Booming population growth plus greater upstream demands on their main water source equals thoughts of alternate water supplies.
By the time the Brazos bisects Brazoria County on its way to the Gulf of Mexico, it’s all but tapped out, unable to keep pace with new urban demands.
To firm up its water supply, a Brazoria County utility is moving quickly to pump from a massive saline aquifer beneath the Houston region’s surface. The Brazosport Water Authority’s roughly $60 million project – once the first phase is completed in 2017 – would convert millions of gallons of salty water into potable, or drinking, water each day.
The process, known as desalination, is used across Texas, mostly in the drier western half of the state. The Lake Jackson facility would be the first of its kind in greater Houston, which typically benefits from plentiful rain and full reservoirs. The city of Houston, in particular, is planning to meet its long-term needs with surface water and reused wastewater.
“It’s a bad time for rivers in Texas, and we’re only going to see more demand for water,” said Ronnie Woodruff, general manager of the Brazosport Water Authority, which has relied on the Brazos to provide water to seven cities and a massive chemical manufacturing complex. Brackish, or salty, groundwater “is a new, reliable source.”
Desalination is energy-intensive and expensive, but the stubborn drought, which now covers three-fourths of Texas, has infused the discussion about its possibilities with a jolt of urgency. Lt. Gov. David Dewhurst, for one, has instructed a state Senate committee to study how to expand the use of brackish water before the Legislature convenes in January.
Texas already has built 46 desalting plants for public-water needs. But there is the opportunity for manymore, considering the state holds about 2.7 billion acre-feet of brackish groundwater, the Texas Water Development Board estimates. That’s more than 150 times the amount of water the state uses annually.
For all its untapped potential, desalination of brackish water might not be a cure-all for a thirsty state, experts say. In addition to the cost, which will result in higher rates for customers, the desalting process requires disposal of the leftover brine in a way that avoids harming fresh water and the environment.
And it is still unclear how the push for brackish groundwater will impact the Houston region’s persistent problem with subsidence, the sinking of soils as water is pumped from underground. The geological condition can crack pavement and cause flooding.

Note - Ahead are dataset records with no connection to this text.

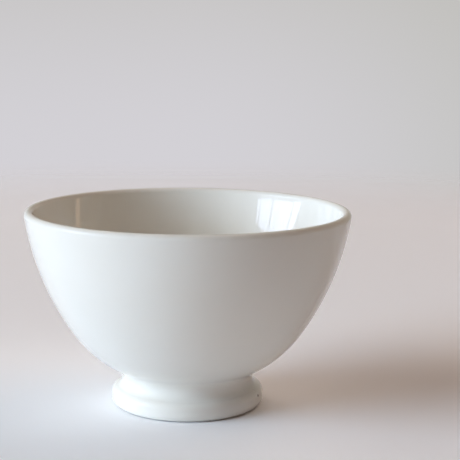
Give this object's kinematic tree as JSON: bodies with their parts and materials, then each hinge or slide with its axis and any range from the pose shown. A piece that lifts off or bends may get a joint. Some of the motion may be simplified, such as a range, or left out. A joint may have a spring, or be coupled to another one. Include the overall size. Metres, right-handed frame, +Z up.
{
  "type": "latte bowl",
  "caption": "Deep round bowl for milky coffee, with a soft rounded lip, a flaring wall and a low flared pedestal foot, white glazed all over but for the ring that it stands on.",
  "frame": {"origin": "middle of the plane that the foot stands on", "axes": "+Z up along the bowl's axis of revolution; X and Y lie level and are alike"},
  "size_m": [0.14, 0.14, 0.0855],
  "materials": {
    "earthenware": "bare biscuit",
    "slip": "bare biscuit",
    "white_glaze": "glossy"
  },
  "bodies": {
    "root": {"bowl_body": "earthenware", "pedestal_foot": "earthenware", "luting_slip": "slip", "inside_glaze": "white_glaze", "outside_glaze": "white_glaze", "recess_glaze": "white_glaze"}
  },
  "joints": []
}
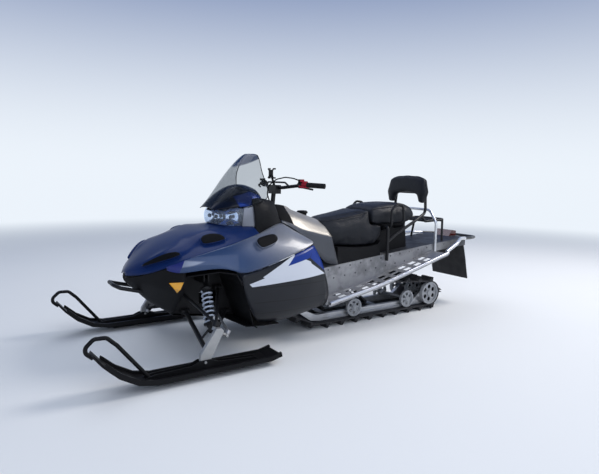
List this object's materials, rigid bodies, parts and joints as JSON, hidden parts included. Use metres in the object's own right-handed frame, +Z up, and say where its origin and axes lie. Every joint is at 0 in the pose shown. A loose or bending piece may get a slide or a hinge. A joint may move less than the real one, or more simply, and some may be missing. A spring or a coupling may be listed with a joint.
{
  "type": "two-up touring snowmobile",
  "caption": "Touring snowmobile on skis and a rubber track, with tall windshield, long seat, backrest and rear rack.",
  "frame": {"origin": "middle of the footprint's bounding box, on the snow under the ski runners and track lugs", "axes": "+X forward, +Y to the rider's left, +Z up"},
  "size_m": [3.27, 1.23, 1.1822],
  "materials": {
    "blue_body": "deep metallic blue, glossy",
    "silver_body": "silver grey metallic, glossy",
    "charcoal_body": "charcoal satin with pale and blue bands",
    "console_body": "silver beige, satin",
    "black_plastic": "moulded black, fine grain",
    "dome_plastic": "smoked black, glossy",
    "ski_plastic": "black polyethylene",
    "clear_screen": "clear sheet with a dark tint at the top",
    "lamp_glass": "clear lamp cover over bright reflectors",
    "amber_lens": "amber reflector",
    "red_lens": "red lens",
    "track_rubber": "black moulded rubber",
    "sheet_alloy": "brushed raw sheet",
    "tube_alloy": "bright tube",
    "cast_alloy": "cast, bead blasted",
    "black_tube": "black powder coat",
    "plain_steel": "plain steel",
    "coil_steel": "pale grey blue powder coat",
    "engine_metal": "rough cast",
    "wheel_plastic": "pale grey moulded wheel, dark tyre",
    "seat_vinyl": "black grained vinyl",
    "grip_rubber": "ribbed black rubber"
  },
  "bodies": {
    "root": {"track": "track_rubber", "drive_axle": "plain_steel", "idler_wheels": "wheel_plastic", "skid_rails": "tube_alloy", "skid_arms": "black_tube", "tunnel": "sheet_alloy", "running_boards": "sheet_alloy", "rear_bumper": "tube_alloy", "snow_flap": "track_rubber", "tail_light": "red_lens", "hitch": "plain_steel", "hood": "blue_body", "nose": "black_plastic", "upper_sides": "silver_body", "lower_sides": "charcoal_body", "belly_pan": "black_plastic", "bulkhead": "black_tube", "engine": "engine_metal", "headlight": "lamp_glass", "marker_lamps": "amber_lens", "pod": "dome_plastic", "pod_sides": "black_plastic", "windshield": "clear_screen", "tank_cover": "console_body", "fuel_cap": "black_plastic", "front_bumper": "black_tube", "a_arms": "black_tube", "shocks": "coil_steel", "seat_driver": "seat_vinyl", "seat_passenger": "seat_vinyl", "seat_base": "black_plastic", "backrest_pad": "seat_vinyl", "backrest_frame": "black_tube", "grab_handles": "black_tube", "rear_hoop": "tube_alloy", "rack": "black_tube"},
    "steering": {"handlebar": "black_tube", "grips": "grip_rubber", "controls": "black_plastic", "phone_holder": "black_plastic", "brake_hose": "grip_rubber"},
    "ski_left_body": {"spindle_left": "cast_alloy", "ski_left": "ski_plastic"},
    "ski_right_body": {"spindle_right": "cast_alloy", "ski_right": "ski_plastic"},
    "tie_left_body": {"tie_rod_left": "plain_steel"},
    "tie_right_body": {"tie_rod_right": "plain_steel"}
  },
  "joints": [
    {"name": "steer_bar", "type": "hinge", "parent": "root", "child": "steering", "pos_m": [0.3804, 0, 0.403], "axis": [-0.1015, 0, 0.9948], "range_deg": [-35, 35]},
    {"name": "steer_ski_left", "type": "hinge", "parent": "root", "child": "ski_left_body", "pos_m": [1.023, 0.505, 0.122], "axis": [-0.4399, -0.0894, 0.8936], "range_deg": [-28, 28]},
    {"name": "tie_eye_left", "type": "hinge", "parent": "ski_left_body", "child": "tie_left_body", "pos_m": [0.887, 0.486, 0.196], "axis": [-0.4399, -0.0894, 0.8936], "range_deg": [-28, 28]},
    {"name": "steer_ski_right", "type": "hinge", "parent": "root", "child": "ski_right_body", "pos_m": [1.023, -0.505, 0.122], "axis": [-0.4399, 0.0894, 0.8936], "range_deg": [-28, 28]},
    {"name": "tie_eye_right", "type": "hinge", "parent": "ski_right_body", "child": "tie_right_body", "pos_m": [0.887, -0.486, 0.196], "axis": [-0.4399, 0.0894, 0.8936], "range_deg": [-28, 28]}
  ],
  "couplings": [
    {"joint": "steer_ski_left", "follows": "steer_bar", "ratio": 0.8},
    {"joint": "tie_eye_left", "follows": "steer_bar", "ratio": -0.8},
    {"joint": "steer_ski_right", "follows": "steer_bar", "ratio": 0.8},
    {"joint": "tie_eye_right", "follows": "steer_bar", "ratio": -0.8}
  ]
}
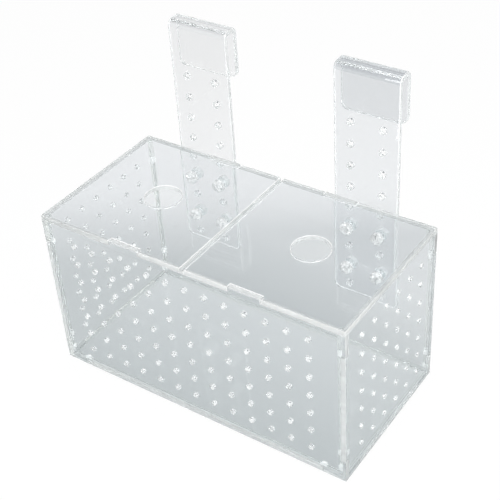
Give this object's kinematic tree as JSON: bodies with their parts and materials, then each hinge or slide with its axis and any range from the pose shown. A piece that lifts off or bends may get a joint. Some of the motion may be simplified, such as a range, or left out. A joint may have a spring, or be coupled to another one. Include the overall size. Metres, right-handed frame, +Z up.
{
  "type": "fish breeding box",
  "caption": "Clear hang-in breeding box with rows of water holes, a two-part lift-off lid with finger holes and two bent hangers for a tank's rim.",
  "frame": {"origin": "middle of the underside of the base panel", "axes": "+Z up, +X along the length of the box to the right, +Y to the rear, where the hangers stand"},
  "size_m": [0.2, 0.112, 0.192],
  "materials": {
    "clear_acrylic_panel": "polished faces, bright laser-cut edges",
    "clear_acrylic_lid": "polished faces, bright laser-cut edges",
    "clear_acrylic_hanger": "polished faces, hot-bent",
    "clear_polycarbonate_fastener": "moulded clear plastic"
  },
  "bodies": {
    "box": {"base_panel": "clear_acrylic_panel", "front_wall": "clear_acrylic_panel", "rear_wall": "clear_acrylic_panel", "left_wall": "clear_acrylic_panel", "right_wall": "clear_acrylic_panel", "hanger_left": "clear_acrylic_hanger", "hanger_right": "clear_acrylic_hanger", "screw_left_lower_outer": "clear_polycarbonate_fastener", "screw_left_lower_inner": "clear_polycarbonate_fastener", "screw_left_upper_outer": "clear_polycarbonate_fastener", "screw_left_upper_inner": "clear_polycarbonate_fastener", "screw_right_lower_outer": "clear_polycarbonate_fastener", "screw_right_lower_inner": "clear_polycarbonate_fastener", "screw_right_upper_outer": "clear_polycarbonate_fastener", "screw_right_upper_inner": "clear_polycarbonate_fastener", "nut_left_lower_outer": "clear_polycarbonate_fastener", "nut_left_lower_inner": "clear_polycarbonate_fastener", "nut_left_upper_outer": "clear_polycarbonate_fastener", "nut_left_upper_inner": "clear_polycarbonate_fastener", "nut_right_lower_outer": "clear_polycarbonate_fastener", "nut_right_lower_inner": "clear_polycarbonate_fastener", "nut_right_upper_outer": "clear_polycarbonate_fastener", "nut_right_upper_inner": "clear_polycarbonate_fastener"},
    "left_lid": {"lid_left": "clear_acrylic_lid"},
    "right_lid": {"lid_right": "clear_acrylic_lid"}
  },
  "joints": [
    {"name": "left_lid_lift", "type": "slide", "parent": "box", "child": "left_lid", "axis": [0, 0, 1], "range_m": [0, 0.08]},
    {"name": "right_lid_lift", "type": "slide", "parent": "box", "child": "right_lid", "axis": [0, 0, 1], "range_m": [0, 0.08]}
  ]
}
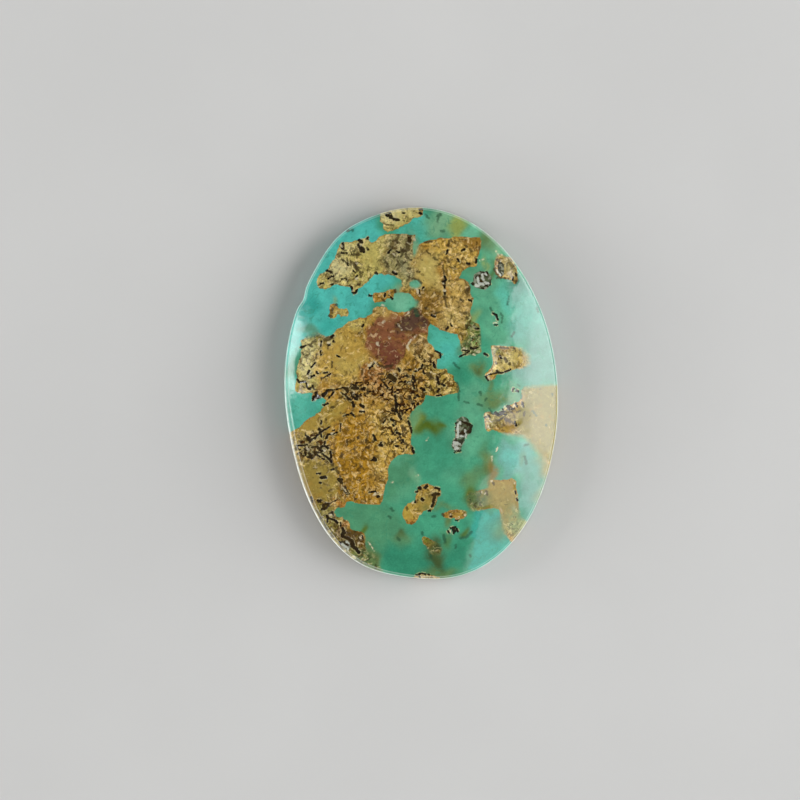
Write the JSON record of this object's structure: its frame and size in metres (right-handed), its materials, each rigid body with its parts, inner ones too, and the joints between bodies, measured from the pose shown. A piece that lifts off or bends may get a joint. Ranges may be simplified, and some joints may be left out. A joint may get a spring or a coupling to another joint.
{
  "type": "turquoise cabochon",
  "caption": "Oval polished turquoise stone in brown host rock, with a low domed face and a flat ground back to rest on or be set by.",
  "frame": {"origin": "middle of the flat ground back", "axes": "+Y along the stone's long axis, towards the end with the broad shoulder; +X along its short axis; +Z out of the domed face"},
  "size_m": [0.0221, 0.03, 0.005],
  "materials": {
    "polished_turquoise": "polished"
  },
  "bodies": {
    "root": {"turquoise_cabochon": "polished_turquoise"}
  },
  "joints": []
}
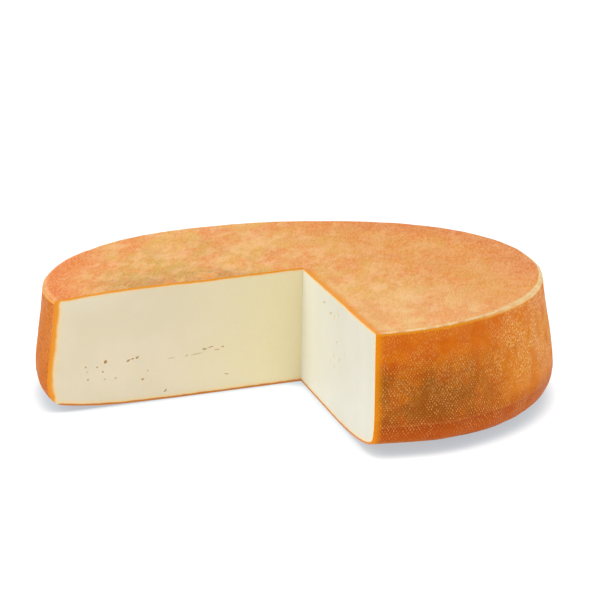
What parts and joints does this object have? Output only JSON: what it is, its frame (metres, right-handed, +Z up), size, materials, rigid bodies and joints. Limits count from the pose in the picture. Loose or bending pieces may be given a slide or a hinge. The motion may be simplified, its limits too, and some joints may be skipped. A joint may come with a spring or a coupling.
{
  "type": "cheese wheel",
  "caption": "Round semi-hard washed-rind cheese wheel with a wedge cut out, showing pale paste with small eyes inside an orange cloth-marked rind.",
  "frame": {"origin": "middle of the wheel's outline, on the table it rests on", "axes": "+Z up through the wheel's thickness; -X along the first cut face of the missing wedge, whose outward normal is -Y"},
  "size_m": [0.3178, 0.3178, 0.0763],
  "materials": {
    "cheese": "dry to slightly waxy orange rind printed by the cheese cloth, with smooth matte ivory paste where it is cut"
  },
  "bodies": {
    "root": {"cheese_wheel": "cheese"}
  },
  "joints": []
}
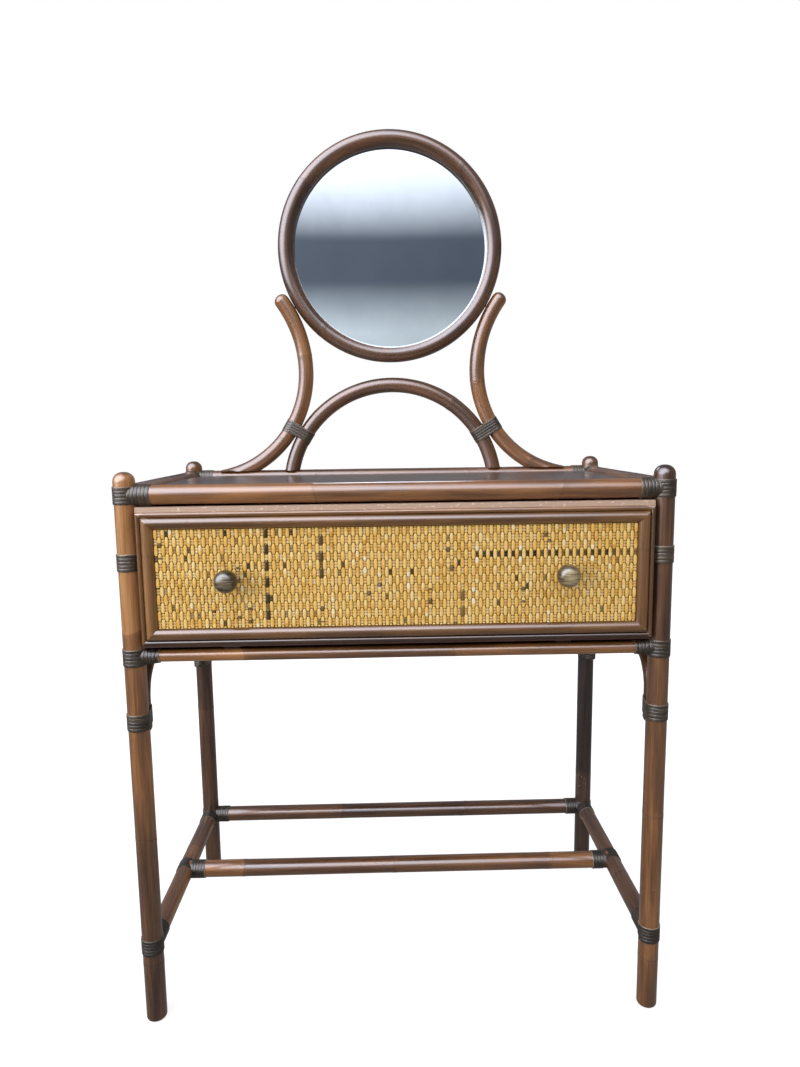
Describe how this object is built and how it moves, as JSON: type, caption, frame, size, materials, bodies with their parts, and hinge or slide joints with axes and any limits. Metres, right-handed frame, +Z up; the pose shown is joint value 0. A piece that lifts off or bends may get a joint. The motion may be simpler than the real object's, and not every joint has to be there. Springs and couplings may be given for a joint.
{
  "type": "rattan dressing table",
  "caption": "Dark rattan dressing table with a cane-woven drawer, lashed bent-pole frame and a round tilting mirror on a bent-pole stand.",
  "frame": {"origin": "on the floor, at the middle of the overall width and depth", "axes": "+Z up, +Y towards the back, +X to the right of someone facing the drawer"},
  "size_m": [0.7306, 0.4186, 1.318],
  "materials": {
    "rattan_pole": "dark-stained lacquered rattan pole, satin",
    "binding_cane": "stained binding cane, satin",
    "woven_cane": "natural woven cane, satin",
    "tabletop_board": "stained board, satin lacquer",
    "stained_board": "stained plywood and board, matt",
    "split_pole_moulding": "half-round split rattan, gloss lacquer",
    "knob_wood": "turned wood, satin",
    "mirror_glass": "silvered glass",
    "brass": "plain",
    "steel": "plain"
  },
  "bodies": {
    "frame": {"front_leg_left": "rattan_pole", "front_leg_right": "rattan_pole", "back_leg_left": "rattan_pole", "back_leg_right": "rattan_pole", "top_front_rail": "rattan_pole", "top_back_rail": "rattan_pole", "top_side_rail_left": "rattan_pole", "top_side_rail_right": "rattan_pole", "lower_front_rail": "rattan_pole", "lower_back_rail": "rattan_pole", "lower_side_rail_left": "rattan_pole", "lower_side_rail_right": "rattan_pole", "side_stretcher_left": "rattan_pole", "side_stretcher_right": "rattan_pole", "middle_stretcher": "rattan_pole", "back_stretcher": "rattan_pole", "front_brace_left": "rattan_pole", "front_brace_right": "rattan_pole", "back_brace_left": "rattan_pole", "back_brace_right": "rattan_pole", "drawer_runner_left": "rattan_pole", "drawer_runner_right": "rattan_pole", "mirror_arm_left": "rattan_pole", "mirror_arm_right": "rattan_pole", "mirror_arch": "rattan_pole", "top_corner_lashings": "binding_cane", "lower_corner_lashings": "binding_cane", "mid_leg_lashings": "binding_cane", "brace_leg_lashings": "binding_cane", "brace_rail_lashings": "binding_cane", "stretcher_lashings": "binding_cane", "middle_stretcher_lashings": "binding_cane", "mirror_stand_lashings": "binding_cane", "tabletop": "tabletop_board", "side_panel_left": "stained_board", "side_panel_right": "stained_board", "back_panel": "stained_board", "dust_board": "stained_board", "drawer_guides": "stained_board", "top_bearers": "stained_board", "side_weave_left": "woven_cane", "side_weave_right": "woven_cane"},
    "mirror": {"mirror_hoop": "rattan_pole", "mirror_glass": "mirror_glass", "mirror_backboard": "stained_board", "mirror_turn_buttons": "brass", "mirror_pivot_screws": "steel"},
    "drawer": {"drawer_front": "stained_board", "drawer_weave": "woven_cane", "drawer_half_round_rails": "split_pole_moulding", "drawer_half_round_stiles": "split_pole_moulding", "drawer_beads": "split_pole_moulding", "drawer_side_left": "stained_board", "drawer_side_right": "stained_board", "drawer_back": "stained_board", "drawer_bottom": "stained_board", "knob_left": "knob_wood", "knob_right": "knob_wood", "knob_screws": "steel"}
  },
  "joints": [
    {"name": "mirror_tilt", "type": "hinge", "parent": "frame", "child": "mirror", "pos_m": [0, 0.19375, 1.0327], "axis": [1, 0, 0], "range_deg": [-15, 15]},
    {"name": "drawer_slide", "type": "slide", "parent": "frame", "child": "drawer", "axis": [0, -1, 0], "range_m": [0, 0.25]}
  ]
}
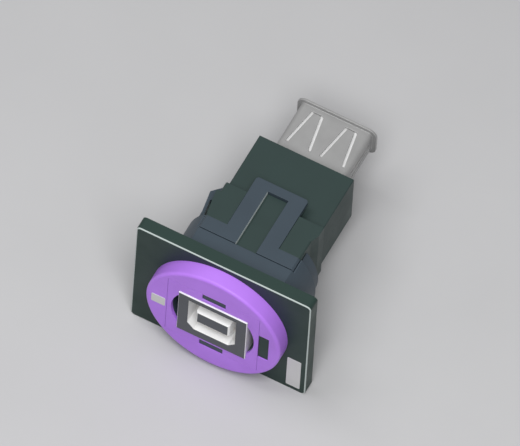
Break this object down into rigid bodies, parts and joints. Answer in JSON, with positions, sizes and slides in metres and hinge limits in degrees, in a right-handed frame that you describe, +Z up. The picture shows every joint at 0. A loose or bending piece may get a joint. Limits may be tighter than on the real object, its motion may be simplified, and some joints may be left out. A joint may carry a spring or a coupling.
{
  "type": "panel mount usb coupler",
  "caption": "Panel mount coupler with a square type B socket in front and a flat type A socket behind.",
  "frame": {"origin": "centre of the flange plate's rear face, which seats on the panel", "axes": "+X along the plate's long side, +Y from the front to the back through the panel, +Z up"},
  "size_m": [0.031, 0.0424, 0.026],
  "materials": {
    "plate_plastic": "satin moulded",
    "purple_plastic": "satin moulded",
    "collar_plastic": "satin moulded",
    "housing_plastic": "satin moulded",
    "socket_metal": "satin plated",
    "b_insulator": "moulded",
    "board": "solder mask",
    "shell_metal": "plated sheet",
    "a_insulator": "moulded",
    "contact_metal": "gold plated"
  },
  "bodies": {
    "coupler": {"flange_plate": "plate_plastic", "colour_disc": "purple_plastic", "front_insert": "purple_plastic", "carrier_collar": "collar_plastic", "upper_housing": "housing_plastic", "lower_housing": "housing_plastic", "usb_b_shell": "socket_metal", "usb_b_insulator": "b_insulator", "circuit_board": "board", "usb_a_shell": "shell_metal", "usb_a_insulator": "a_insulator", "usb_b_contact_1": "contact_metal", "usb_b_contact_2": "contact_metal", "usb_b_contact_3": "contact_metal", "usb_b_contact_4": "contact_metal", "usb_a_contact_1": "contact_metal", "usb_a_contact_2": "contact_metal", "usb_a_contact_3": "contact_metal", "usb_a_contact_4": "contact_metal"},
    "latch_upper": {"latch_upper": "collar_plastic"},
    "latch_lower": {"latch_lower": "collar_plastic"}
  },
  "joints": [
    {"name": "latch_upper_lift", "type": "hinge", "parent": "coupler", "child": "latch_upper", "pos_m": [0, 0.0055, 0.0074], "axis": [1, 0, 0], "range_deg": [0, 4], "stiffness_Nm_per_rad": 0.2},
    {"name": "latch_lower_lift", "type": "hinge", "parent": "coupler", "child": "latch_lower", "pos_m": [0, 0.0055, -0.0074], "axis": [-1, 0, 0], "range_deg": [0, 4], "stiffness_Nm_per_rad": 0.2}
  ]
}
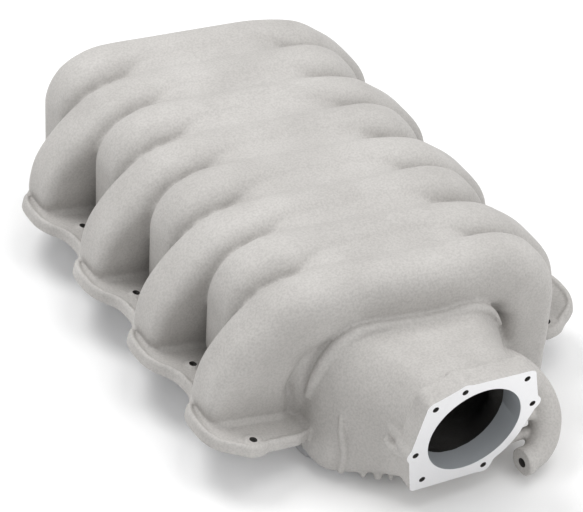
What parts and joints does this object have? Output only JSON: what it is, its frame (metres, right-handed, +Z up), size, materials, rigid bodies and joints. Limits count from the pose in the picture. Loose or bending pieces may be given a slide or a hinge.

Several coastal communities are weaning themselves from groundwater because of the issue.
Some people worry that the project will become a high-tech monument to panic. The water authority should focus on conservation and the reuse of wastewater, said Mary Ruth Rhodenbaugh, a former Brazoria County commissioner who served on a local water-planning task force.
“God gives us water, and then He expects us to use our brains,” she said. “I’m not against brackish desalination, but I think we should be looking at other things first.”
I’ve written about desalinization a few times before. It’s an increasingly popular proposal around the state, as there’s plenty of potential supply. But it’s expensive, there are issues with what to do with the briny wastewater, and as noted no one really knows what the subsidence effect will be. No question, the best alternative is always conservation, and I don’t think that gets enough emphasis. If cities like San Antonio and El Paso can do it, surely Brazoria County can as well.